New in libguestfs: Rewriting bits of the daemon in OCaml

libguestfs is a C library for creating and editing disk images. In the most common (but not the only) configuration, it uses KVM to sandbox access to disk images. The C library talks to a separate daemon running inside a KVM appliance, as in this Unicode-art diagram taken from the fine manual:

 ┌───────────────────┐
 │ main program      │
 │                   │
 │                   │           child process / appliance
 │                   │          ┌──────────────────────────┐
 │                   │          │ qemu                     │
 ├───────────────────┤   RPC    │      ┌─────────────────┐ │
 │ libguestfs  ◀╍╍╍╍╍╍╍╍╍╍╍╍╍╍╍╍╍╍╍╍╍╍╍▶ guestfsd        │ │
 │                   │          │      ├─────────────────┤ │
 └───────────────────┘          │      │ Linux kernel    │ │
                                │      └────────┬────────┘ │
                                └───────────────│──────────┘
                                                │
                                                │ virtio-scsi
                                         ┌──────┴──────┐
                                         │  Device or  │
                                         │  disk image │
                                         └─────────────┘

The library has to be written in C because it needs to be linked to any main program. The daemon (guestfsd in the diagram) is also written in C. But there’s not so much a specific reason for that, except that’s what we did historically.

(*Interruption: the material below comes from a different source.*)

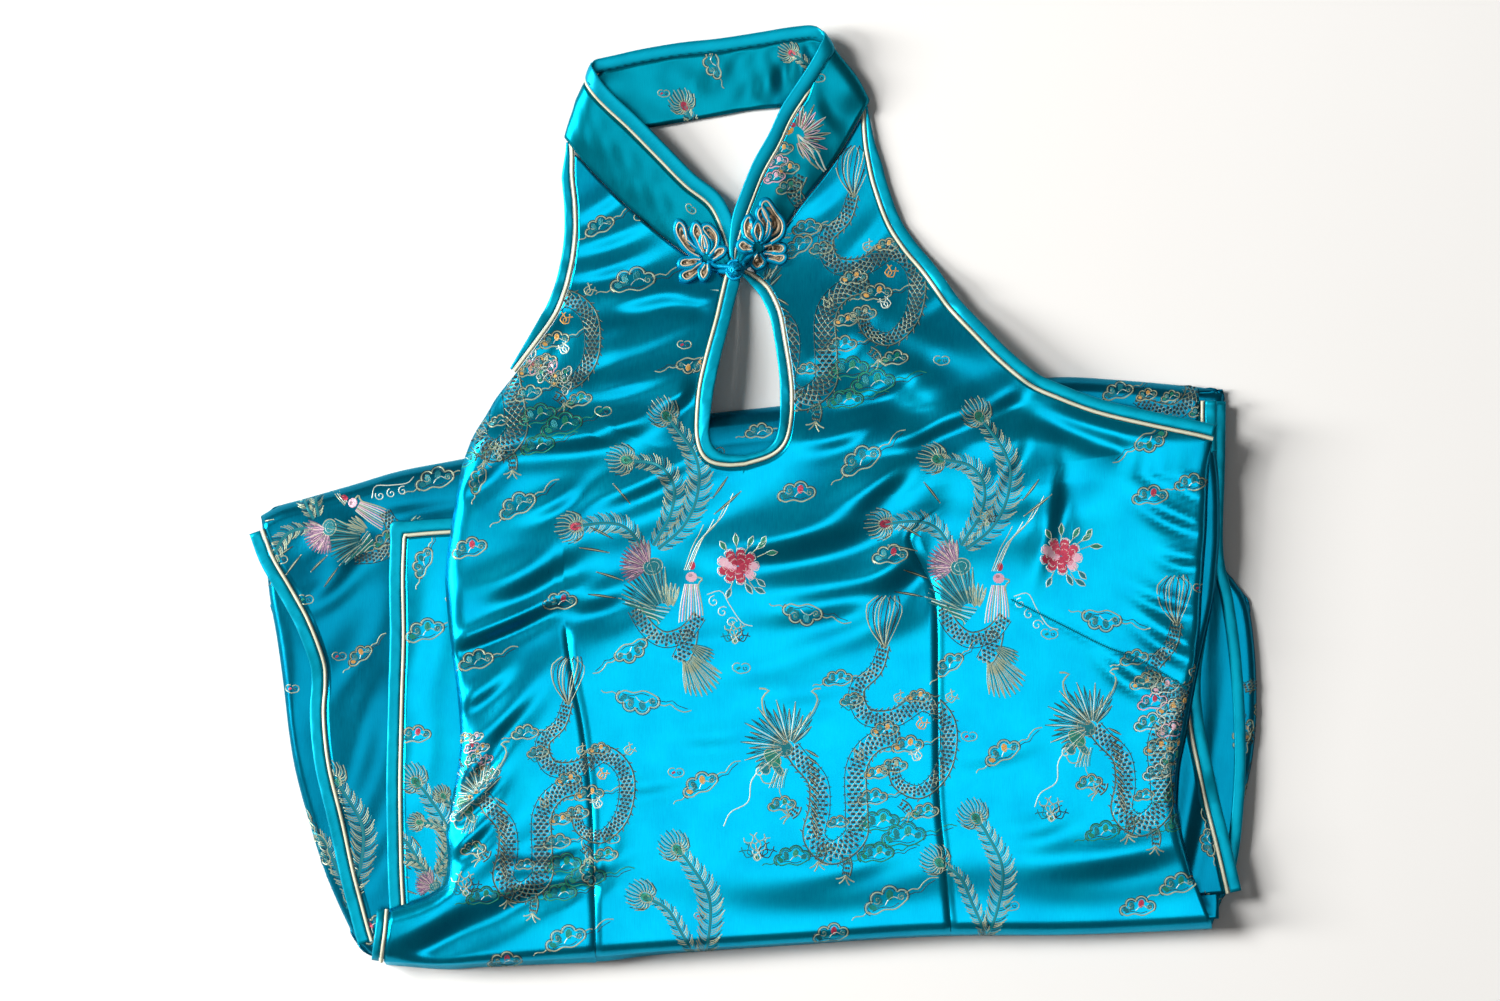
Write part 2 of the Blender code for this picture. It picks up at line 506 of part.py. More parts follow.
def make_bodice():
    """The bodice front, split at the keyhole and bound round its edges."""
    left_steps = np.array([0, 0.03, 0.09, 0.2, 0.34, 0.5, 0.65, 0.8, 0.92, 1])
    right_steps = np.array([0, 0.08, 0.16, 0.25, 0.35, 0.46, 0.57, 0.67, 0.77, 0.87, 0.95, 0.985, 1])
    waist_rows = np.array([0, 0.3, 0.6, 0.75, 0.86, 0.94, 0.98, 1])
    lower_rows = 12

    armhole_left = smooth_line(ARMHOLE_LEFT, 16)
    armhole_right = smooth_line(ARMHOLE_RIGHT, 20)
    left_border = np.vstack([moved_left(armhole_left, PIPING_CHANNEL), smooth_line(FOLD_LEFT_UPPER, 5)])
    right_border = np.vstack([moved_left(armhole_right, -PIPING_CHANNEL), plan(SIDE_SEAM[:1])])
    keyhole_left = smooth_line(KEYHOLE_LEFT, shares(left_border))
    keyhole_right = smooth_line(KEYHOLE_RIGHT, shares(right_border))
    inner_left = moved_left(keyhole_left, -PIPING_CHANNEL)
    inner_right = moved_left(keyhole_right, PIPING_CHANNEL)
    meeting = inner_left[-1]
    inner_right[-1] = meeting

    left_seam = moved_left(collar_foot[:FRONT_SECTIONS][::-1], -NECK_GAP)
    right_seam = moved_left(collar_foot[-FRONT_SECTIONS:][::-1], -NECK_GAP)
    neck_left = np.vstack([left_border[:1], left_seam[1:-1], inner_left[:1]])
    neck_right = np.vstack([inner_right[:1], right_seam[3:-1], right_border[:1]])
    left_row = smooth_line(
        np.vstack([left_border[-1], [-120, 8], [-70, -3], [-36, -7], [-18, 1], meeting]), left_steps,
    )
    right_row = smooth_line(
        np.vstack([meeting, [2, 1], [22, -7], [70, -4], [150, 8], right_border[-1]]), right_steps,
    )
    upper_left = patch(smooth_line(neck_left, left_steps), left_row, left_border, inner_left)
    upper_right = patch(smooth_line(neck_right, right_steps), right_row, inner_right, right_border)

    middle_row = np.vstack([left_row, right_row[1:]])
    low_row = smooth_line(
        np.array([[-180.5, -221], [-60, -216], [100, -210], [249.5, -217]]), shares(middle_row),
    )
    lower = patch(
        middle_row, low_row, smooth_line(FOLD_LEFT_LOWER, lower_rows), smooth_line(SIDE_SEAM, lower_rows),
    )

    waist_top = np.vstack([smooth_line(WAIST_SLIT_TOP, 4), low_row[1:]])
    slit = smooth_line(WAIST_SLIT, waist_rows)
    slit_edge = moved_left(slit, PIPING_CHANNEL)
    slit_edge[0] = waist_top[0]
    slit_edge[-1] = plan(WAIST_FOLD)[0]
    waist = patch(
        waist_top, smooth_line(WAIST_FOLD, shares(waist_top)), slit_edge,
        smooth_line(SIDE_SEAM_LOW, waist_rows),
    )
    grids = [np.dstack([grid, bodice_height(grid)]) for grid in (upper_left, upper_right, lower, waist)]
    cloth("bodice_front", grids, CLOTH_WALL, TURQUOISE)

    taper = np.interp(shares(armhole_left), [0, 0.1, 0.75, 1], [4.5, 6.5, 7.0, 3.0])
    trim("armhole_left", armhole_left, moved_left(armhole_left, -taper), bodice_height)
    trim("armhole_right", armhole_right, moved_left(armhole_right, BINDING_WIDTH), bodice_height)
    line = np.vstack([keyhole_left, keyhole_right[::-1][1:]])
    open_left = smooth_line(OPENING_LEFT, shares(left_border))
    open_right = smooth_line(OPENING_RIGHT, shares(right_border))
    trim("keyhole", line, np.vstack([open_left, open_right[::-1][1:]]), bodice_height)
    slit = smooth_line(WAIST_SLIT, 7)
    trim("waist_slit_left", slit, moved_left(slit, -0.7 * BINDING_WIDTH), bodice_height)


def make_bodice_back():
    """The bodice back, of which only a strip beside the right side seam shows."""
    hidden_x, top_y, low_y, rows = -150, 8, -225, 14
    edge = smooth_line(BACK_EDGE, rows)
    inner = np.column_stack([np.full(rows, hidden_x), np.linspace(top_y, low_y, rows)])
    top = smooth_line(np.vstack([inner[0], [60, 8], [200, 12], edge[0]]), 8)
    low = smooth_line(np.vstack([inner[-1], edge[-1]]), 8)
    back = patch(top, low, inner, edge)
    cloth("bodice_back", [np.dstack([back, back_height(back)])], CLOTH_WALL, TURQUOISE)


def make_collar():
    """The band from the neck seam up to its piping, and the binding over its top edge."""
    sections = np.array(COLLAR, float)
    foot, top = sections[:, :3], sections[:, 3:]
    way = top - foot
    width = np.linalg.norm(way, axis=1)[:, None]
    way /= width
    steps = np.diff(foot + 0.8 * width * way, axis=0)
    steps /= np.linalg.norm(steps, axis=1)[:, None]
    before, after = np.vstack([steps[:1], steps]), np.vstack([steps, steps[-1:]])
    along = (before + after) / np.linalg.norm(before + after, axis=1)[:, None]
    slant = np.maximum(np.linalg.norm(np.cross(way, along), axis=1), 0.5)[:, None]
    turn = 1 - (before * after).sum(axis=1)[:, None]
    turn = np.maximum(turn, (np.roll(turn, 1) + np.roll(turn, -1)) / 2)
    turn[:4] = 0
    turn[-4:] = 0
    channel = PIPING_CHANNEL / slant + TURN_EASE * np.minimum(turn, 0.6)
    seam = width - np.minimum(BINDING_WIDTH / slant, 0.36 * width)
    for name, start, end, wall, paint in (
        ("collar", 0 * width, seam - channel, COLLAR_WALL, TURQUOISE),
        ("collar_binding", seam + channel, width, BINDING_WALL, BINDING_BLUE),
    ):
        grid = np.stack([foot + way * start, foot + way * (start + end) / 2, foot + way * end], axis=1)
        cloth(name, [grid], wall, paint, 0.0)
    cord("collar_piping", foot + way * seam, COLLAR_PIPING_RADIUS, CREAM)


def surface_of(names):
    """The finished faces of some pieces, to lay others on."""
    graph = bpy.context.evaluated_depsgraph_get()
    verts, faces = [], []
    for name in names:
        mesh = bpy.data.objects[name].evaluated_get(graph).to_mesh()
        start = len(verts)
        verts += [vert.co / MM for vert in mesh.vertices]
        faces += [[start + k for k in face.vertices] for face in mesh.polygons]
    return BVHTree.FromPolygons(verts, faces)


def laid_on(surface, line, radius):
    """Heights for a cord along a plan line, clear of what lies under its whole width."""
    clear = radius + SEAM_GAP
    heights = []
    for x, y in line:
        level = 0.0
        for k in range(9):
            reach = 0 if k == 8 else clear
            angle = k * math.pi / 4
            start = Vector((x + reach * math.cos(angle), y + reach * math.sin(angle), 60))
            hit = surface.ray_cast(start, Vector((0, 0, -1)))[0]
            if hit:
                level = max(level, hit.z)
        heights.append(level + clear)
    return np.array(heights)


def flower(hub, petals):
    """The closed plan line of one cord bent into petals round a hub."""
    points = []
    narrow = FROG_CORD_RADIUS + SEAM_GAP
    for petal in petals:
        for t in np.linspace(0.04, 0.96, 10):
            along = FROG_HUB_RADIUS + (petal.reach - FROG_HUB_RADIUS) * math.sin(math.pi * t)
            across = narrow * math.cos(math.pi * t) + petal.width / 2 * math.sin(2 * math.pi * t) * 0.8
            angle = math.radians(petal.angle + petal.bend * (along / petal.reach) ** 2)
            points.append((
                hub.x + along * math.cos(angle) + across * math.sin(angle),
                hub.y + along * math.sin(angle) - across * math.cos(angle),
            ))
    return np.array(points)


def make_fastening():
    """Two flower frogs, the knotted ball with its strap, and the loop round it."""
    bpy.context.view_layer.update()
    ground = surface_of([
        "collar", "collar_binding", "collar_piping", "bodice_front", "keyhole_binding", "keyhole_piping",
    ])
    for name, hub, petals in (
        ("frog_left", LEFT_HUB, LEFT_PETALS), ("frog_right", RIGHT_HUB, RIGHT_PETALS),
    ):
        line = flower(hub, petals)
        level = laid_on(ground, line, FROG_CORD_RADIUS)
        level = np.maximum.reduce([level, np.roll(level, 1), np.roll(level, -1)])
        cord(name, np.column_stack([line, level]), FROG_CORD_RADIUS, BINDING_BLUE, closed=True)

    spot = np.array([[KNOT.x, KNOT.y]])
    level = laid_on(ground, spot, KNOT_RADIUS)[0]
    bm = bmesh.new()
    bmesh.ops.create_icosphere(bm, subdivisions=2, radius=KNOT_RADIUS * MM)
    knot = place("knot_button", mesh_from("knot_button", bm), BINDING_BLUE)
    knot.location = (KNOT.x * MM, KNOT.y * MM, level * MM)


for old in list(bpy.data.objects):
    bpy.data.objects.remove(old)
garment = bpy.data.collections.new("folded_halter_cheongsam")
bpy.context.scene.collection.children.link(garment)
make_folded_skirt()
make_skirt()
make_bodice()
make_bodice_back()
make_collar()
make_fastening()
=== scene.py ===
# Folded halter cheongsam in turquoise brocade, dressed for its photograph
import math

import bmesh
import bpy
import numpy as np
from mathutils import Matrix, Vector
from mathutils.bvhtree import BVHTree


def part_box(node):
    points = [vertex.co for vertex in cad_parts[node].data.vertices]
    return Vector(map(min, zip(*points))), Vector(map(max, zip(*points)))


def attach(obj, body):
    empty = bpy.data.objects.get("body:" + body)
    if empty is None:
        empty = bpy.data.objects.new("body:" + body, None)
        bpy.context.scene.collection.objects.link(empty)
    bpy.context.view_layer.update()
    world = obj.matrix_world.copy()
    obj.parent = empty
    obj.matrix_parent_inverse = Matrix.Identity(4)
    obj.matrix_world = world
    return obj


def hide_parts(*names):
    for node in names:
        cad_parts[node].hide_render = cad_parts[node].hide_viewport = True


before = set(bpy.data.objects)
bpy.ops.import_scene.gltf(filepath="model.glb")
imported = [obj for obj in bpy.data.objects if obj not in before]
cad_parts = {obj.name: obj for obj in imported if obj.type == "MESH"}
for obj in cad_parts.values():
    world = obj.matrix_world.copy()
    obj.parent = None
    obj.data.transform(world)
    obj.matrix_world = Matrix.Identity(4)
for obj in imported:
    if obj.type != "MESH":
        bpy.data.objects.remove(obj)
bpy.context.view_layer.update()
mm = 0.001
print("stage: frame loaded,", len(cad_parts), "nodes")

photo = {"middleX": 759, "middleY": 500, "scale": 0.575}  # the pixel at the origin, millimetres a pixel
view = {
    "centreX": -5.2, "centreY": -0.3, "frameWidth": 862.5, "lens": 85.0, "sensor": 36.0, "focusHeight": 14.0,
}
cloth = {"wall": 0.9, "gap": 1.45, "bindingWall": 2.0, "bindingWidth": 8, "pipingRadius": 1.15}
level = {"ledge": 4.0, "skirt": 10.8, "hem": 12.95, "back": 15.35, "bound": 2.15, "layer": 1.8, "edge": 0.6}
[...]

The daemon is essentially a big pile of functions, most corresponding to a libguestfs API. Writing the daemon in C is painful to say the least. Because it’s a long-running process running in a memory-constrained environment, we have to be very careful about memory management, religiously checking every return from malloc, strdup etc., making even the simplest task non-trivial and full of untested code paths.

So last week I modified libguestfs so you can now write APIs in OCaml if you want to. OCaml is a high level language that compiles down to object files, and it’s entirely possible to link the daemon from a mix of C object files and OCaml object files. Another advantage of OCaml is that you can call from C ↔ OCaml with relatively little glue code (although a disadvantage is that you still need to write that glue mostly by hand). Most simple calls turn into direct CALL instructions with just a simple bitshift required to convert between ints and bools on the C and OCaml sides. More complex calls passing strings and structures are not too difficult either.

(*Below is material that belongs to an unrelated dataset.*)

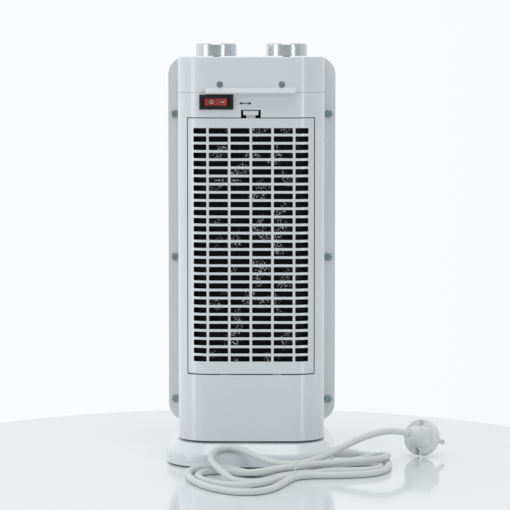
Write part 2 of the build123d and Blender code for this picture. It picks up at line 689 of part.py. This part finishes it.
rocker_pivot_y = case_rear_y + 2.4
rocker_r = 11.4
rocker_half_height = 3.3
with BuildPart() as rocker_bezel:
    block(rocker_x - 15.5, rocker_x + 15.5, case_rear_y - 1.6, case_rear_y, rocker_z - 6.85, rocker_z + 6.85)
    chamfer(rocker_bezel.faces().sort_by(Axis.Y)[0].edges(), 0.6)
    block(rocker_x - 14, rocker_x + 14, case_rear_y, case_rear_y + 20, rocker_z - 5.6, rocker_z + 5.6)
    block(rocker_x - rocker_r - 0.3, rocker_x + rocker_r + 0.3, case_rear_y - 2, case_rear_y + 15,
          rocker_z - rocker_half_height - 0.3, rocker_z + rocker_half_height + 0.3, mode=Mode.SUBTRACT)
rocker_bezel.part.label = "rocker_bezel"
export_step(rocker_bezel.part, "parts/rocker_bezel.step")

rocker_tilt_deg = -11.0       # at rest the rocker's left side, off, is pressed in
with BuildPart() as rocker:
    rocker_plane = Plane((rocker_x, rocker_pivot_y, rocker_z - rocker_half_height),
                         x_dir=Vector(1, 0, 0).rotate(Axis.Z, rocker_tilt_deg), z_dir=(0, 0, 1))
    with BuildSketch(rocker_plane):
        Circle(rocker_r)
        with BuildLine():
            Polyline((0, -3.4), (20, -7.6), (20, -20), (-20, -20), (-20, -7.6), close=True)
        make_face(mode=Mode.SUBTRACT)
        with Locations((0, 20 + 4)):
            Rectangle(40, 40, mode=Mode.SUBTRACT)
    extrude(amount=2 * rocker_half_height)
rocker.part.label = "rocker"
export_step(rocker.part, "parts/rocker.step")

# ================================================================ filter door


def door_band(z, outer_inset, thickness):
    """A strip of the casing's plan, set in from its outer face, as a closed outline."""
    with BuildPart() as band:
        outer = plan_face(z, case_half_x - outer_inset, case_rear_y + outer_inset,
                          case_corner_r - outer_inset, 0)
        extrude(outer, amount=1)
        deeper = outer_inset + thickness
        inner = plan_face(z - 1, case_half_x - deeper, case_rear_y + deeper, case_corner_r - deeper, 1)
        extrude(inner, amount=3, mode=Mode.SUBTRACT)
    return band.faces().sort_by(Axis.Z)[0]


slot_columns = [(9.85, 17.5), (29.55, 17.5), (46.45, 11.9)]
slot_middle_z = first_slot_top_z - slot_height / 2 - (slot_rows - 1) / 2 * slot_pitch
with BuildPart() as filter_door:
    extrude(door_band(door_bottom_z, 0, wall), amount=door_top_z - door_bottom_z, dir=(0, 0, 1))
    block(-door_half_x, door_half_x, case_rear_y - 1, -40, door_bottom_z, door_top_z, mode=Mode.INTERSECT)
    with BuildSketch(Plane((0, case_rear_y - 2, slot_middle_z), x_dir=(1, 0, 0), z_dir=(0, -1, 0))):
        for x, width in slot_columns:
            for side in (-1, 1):
                with Locations((side * x, 0)):
                    with GridLocations(1, slot_pitch, 1, slot_rows):
                        RectangleRounded(width, slot_height, 0.7)
    extrude(amount=-20, mode=Mode.SUBTRACT)
    # the rounded bottom edge that the door tilts about
    bottom_edge = filter_door.edges().filter_by(Axis.X).group_by(Axis.Y)[0].sort_by(Axis.Z)[0]
    fillet(bottom_edge, door_pivot_r)
    for side in (-1, 1):
        block(side * lug_x - 4, side * lug_x + 4, inner_rear_y - 0.2, inner_rear_y + 2.1, door_bottom_z,
              door_bottom_z + 4)
        block(side * lug_x - 4, side * lug_x + 4, inner_rear_y + 0.6, inner_rear_y + 2.1, door_bottom_z - 4.5,
              door_bottom_z + 4)
    for side in (-1, 1):
        block(side * 5.5 - 1, side * 5.5 + 1, inner_rear_y - 0.2, inner_rear_y + 1.8,
              door_top_z - 8, door_top_z)
filter_door.part.label = "filter_door"
export_step(filter_door.part, "parts/filter_door.step")

with BuildPart() as filter_mesh:
    extrude(door_band(door_bottom_z + 6, mesh_inset, 1.0), amount=door_top_z - door_bottom_z - 15,
            dir=(0, 0, 1))
    block(-54, 54, case_rear_y, -40, door_bottom_z, door_top_z, mode=Mode.INTERSECT)
filter_mesh.part.label = "filter_mesh"
export_step(filter_mesh.part, "parts/filter_mesh.step")

with BuildPart() as door_latch:
    block(-6.85, 6.85, case_rear_y - 0.8, inner_rear_y + 1.4, 322.0, 326.0)
    chamfer(door_latch.edges().filter_by(Axis.X).group_by(Axis.Y)[0], 0.6)
    block(-4.2, 4.2, inner_rear_y + 0.2, inner_rear_y + 1.4, door_top_z - 9, 322)
door_latch.part.label = "door_latch"
export_step(door_latch.part, "parts/door_latch.step")
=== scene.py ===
"""Looks of the fan convector heater: materials, free cord, filter cloth and small marks on the CAD frame."""
import json
from math import atan2, cos, pi, radians, sin

import bmesh
import bpy
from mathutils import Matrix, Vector


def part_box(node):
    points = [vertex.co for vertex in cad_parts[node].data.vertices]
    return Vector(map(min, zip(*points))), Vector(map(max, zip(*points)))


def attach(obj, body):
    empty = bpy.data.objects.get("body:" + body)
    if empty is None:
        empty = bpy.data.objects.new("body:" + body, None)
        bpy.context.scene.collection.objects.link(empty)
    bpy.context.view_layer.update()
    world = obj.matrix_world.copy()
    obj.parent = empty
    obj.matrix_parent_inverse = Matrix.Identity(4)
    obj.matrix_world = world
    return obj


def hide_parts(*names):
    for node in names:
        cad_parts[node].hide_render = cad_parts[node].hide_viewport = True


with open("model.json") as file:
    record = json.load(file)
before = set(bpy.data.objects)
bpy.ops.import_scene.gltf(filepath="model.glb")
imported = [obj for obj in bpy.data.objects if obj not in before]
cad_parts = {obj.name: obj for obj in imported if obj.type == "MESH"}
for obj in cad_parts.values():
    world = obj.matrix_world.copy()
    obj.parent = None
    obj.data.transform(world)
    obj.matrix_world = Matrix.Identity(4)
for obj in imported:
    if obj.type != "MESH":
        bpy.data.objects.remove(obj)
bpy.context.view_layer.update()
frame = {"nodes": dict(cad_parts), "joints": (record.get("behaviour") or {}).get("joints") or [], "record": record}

MM = 0.001
nodes = frame["nodes"]

# ---------------------------------------------------------------- camera
camera_data = bpy.data.cameras.new("camera")
camera_data.lens = 173.7
camera_data.sensor_width = 36.0
camera = bpy.data.objects.new("camera", camera_data)
bpy.context.scene.collection.objects.link(camera)
camera.location = (0.032, -2.300, 0.375)
camera_aim = Vector((0.003, 0.0, 0.1896))
camera.rotation_euler = (camera_aim - camera.location).to_track_quat("-Z", "Y").to_euler()
bpy.context.scene.camera = camera


# ---------------------------------------------------------------- materials
def new_material(name):
    """An empty node material: (material, nodes, links, principled shader, object coordinates)."""
    material = bpy.data.materials.new(name)
    material.use_nodes = True
    tree = material.node_tree
    shader = tree.nodes["Principled BSDF"]
    coordinates = tree.nodes.new("ShaderNodeTexCoord")
    return material, tree.nodes, tree.links, shader, coordinates.outputs["Object"]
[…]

OCaml also turns memory errors into a single exception, which unwinds the stack cleanly, so we don’t litter the code with memory handling. We can still run the mixed C/OCaml binary under valgrind.

Code gets quite a bit shorter. For example the case_sensitive_path API — all string handling and directory lookups — goes from 183 lines of C code to 56 lines of OCaml code (and much easier to understand too).

I’m reimplementing a few APIs in OCaml, but the plan is definitely not to convert them all. I think we’ll have C and OCaml APIs in the daemon for a very long time to come.